§ Problem requirements
Check the listing below line by line and report how many lines hold "part", with no other words.

§ Provided data
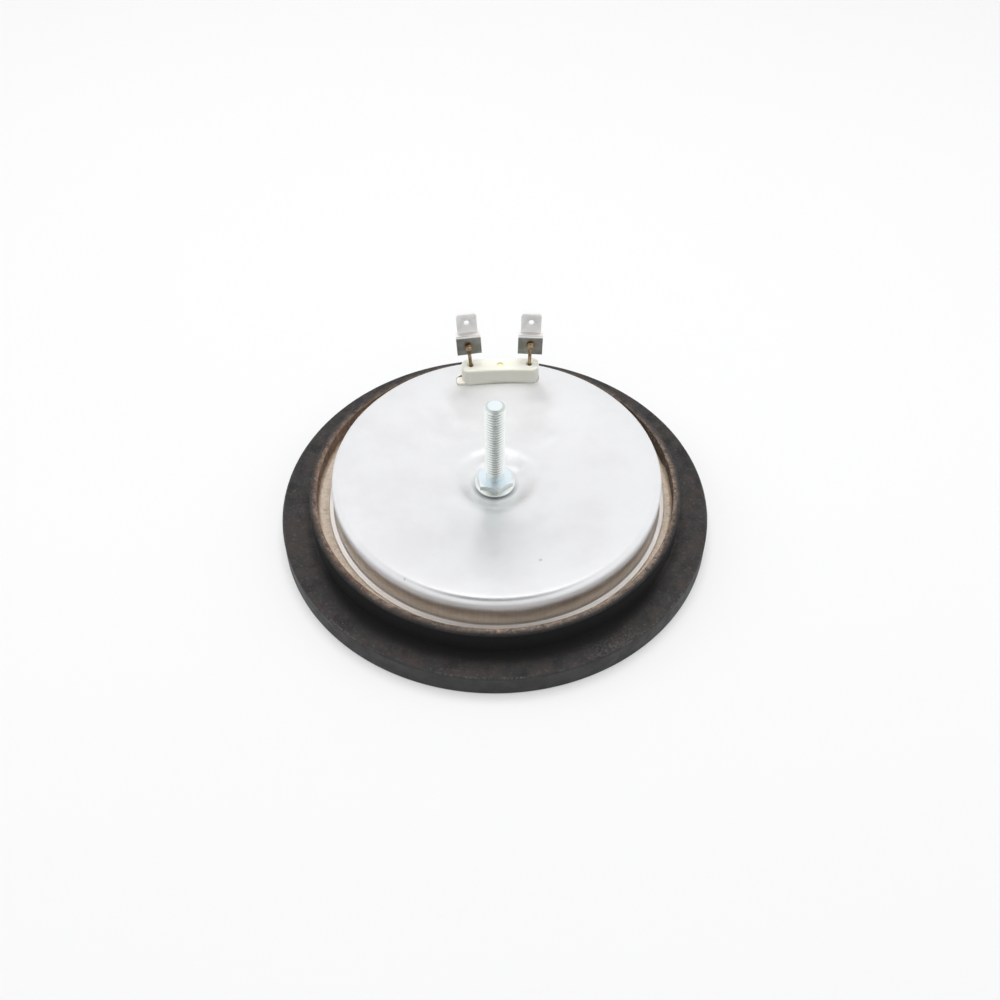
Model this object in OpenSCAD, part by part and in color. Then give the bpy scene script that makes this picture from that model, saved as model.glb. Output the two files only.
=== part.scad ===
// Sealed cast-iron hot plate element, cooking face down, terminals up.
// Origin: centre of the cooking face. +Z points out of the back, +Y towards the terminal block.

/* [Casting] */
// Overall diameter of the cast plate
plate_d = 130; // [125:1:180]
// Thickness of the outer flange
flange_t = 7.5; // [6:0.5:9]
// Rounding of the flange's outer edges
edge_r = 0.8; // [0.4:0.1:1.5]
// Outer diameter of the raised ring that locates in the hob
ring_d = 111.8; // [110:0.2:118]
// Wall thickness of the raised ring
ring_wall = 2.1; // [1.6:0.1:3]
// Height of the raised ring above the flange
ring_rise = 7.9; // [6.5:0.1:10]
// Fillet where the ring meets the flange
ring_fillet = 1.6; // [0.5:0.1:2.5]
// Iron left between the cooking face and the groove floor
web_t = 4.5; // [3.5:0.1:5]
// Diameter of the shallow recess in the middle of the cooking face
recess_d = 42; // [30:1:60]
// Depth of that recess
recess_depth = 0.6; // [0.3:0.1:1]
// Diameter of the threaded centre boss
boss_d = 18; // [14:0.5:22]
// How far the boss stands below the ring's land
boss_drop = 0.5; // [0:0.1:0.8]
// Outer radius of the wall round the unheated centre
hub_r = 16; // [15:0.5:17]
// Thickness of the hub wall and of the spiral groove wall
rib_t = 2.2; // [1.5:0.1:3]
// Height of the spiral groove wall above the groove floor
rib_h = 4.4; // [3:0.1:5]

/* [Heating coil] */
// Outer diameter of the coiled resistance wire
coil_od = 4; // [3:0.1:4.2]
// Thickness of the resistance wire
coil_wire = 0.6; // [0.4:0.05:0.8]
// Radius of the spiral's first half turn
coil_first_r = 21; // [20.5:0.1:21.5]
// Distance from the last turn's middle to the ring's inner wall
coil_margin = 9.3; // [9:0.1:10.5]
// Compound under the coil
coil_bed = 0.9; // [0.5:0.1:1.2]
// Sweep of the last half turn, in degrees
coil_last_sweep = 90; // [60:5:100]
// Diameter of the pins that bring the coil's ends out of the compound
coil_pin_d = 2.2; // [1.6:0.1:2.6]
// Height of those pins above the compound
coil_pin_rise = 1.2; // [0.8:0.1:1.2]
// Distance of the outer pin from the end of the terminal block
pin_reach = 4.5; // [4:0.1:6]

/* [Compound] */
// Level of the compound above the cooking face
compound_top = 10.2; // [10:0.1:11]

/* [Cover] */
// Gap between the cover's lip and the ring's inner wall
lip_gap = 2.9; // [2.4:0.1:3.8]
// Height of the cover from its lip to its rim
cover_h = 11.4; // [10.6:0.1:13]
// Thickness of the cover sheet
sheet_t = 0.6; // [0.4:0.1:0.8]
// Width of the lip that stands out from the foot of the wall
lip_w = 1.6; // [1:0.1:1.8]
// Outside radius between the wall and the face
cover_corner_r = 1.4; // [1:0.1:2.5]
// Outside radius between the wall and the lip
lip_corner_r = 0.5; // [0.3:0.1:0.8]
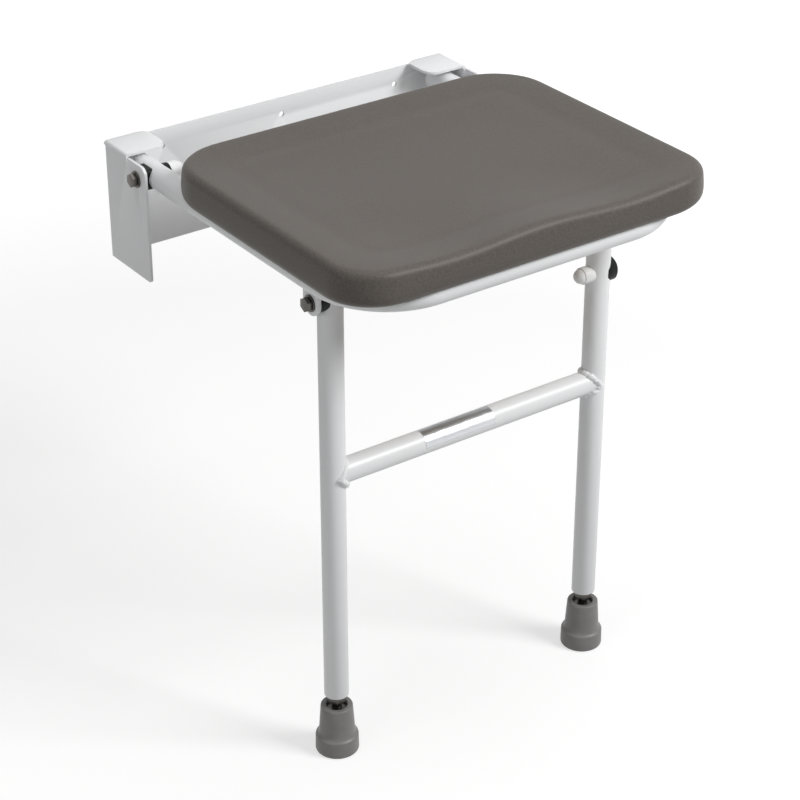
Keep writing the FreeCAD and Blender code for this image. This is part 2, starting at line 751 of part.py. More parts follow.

§ Exercise result
3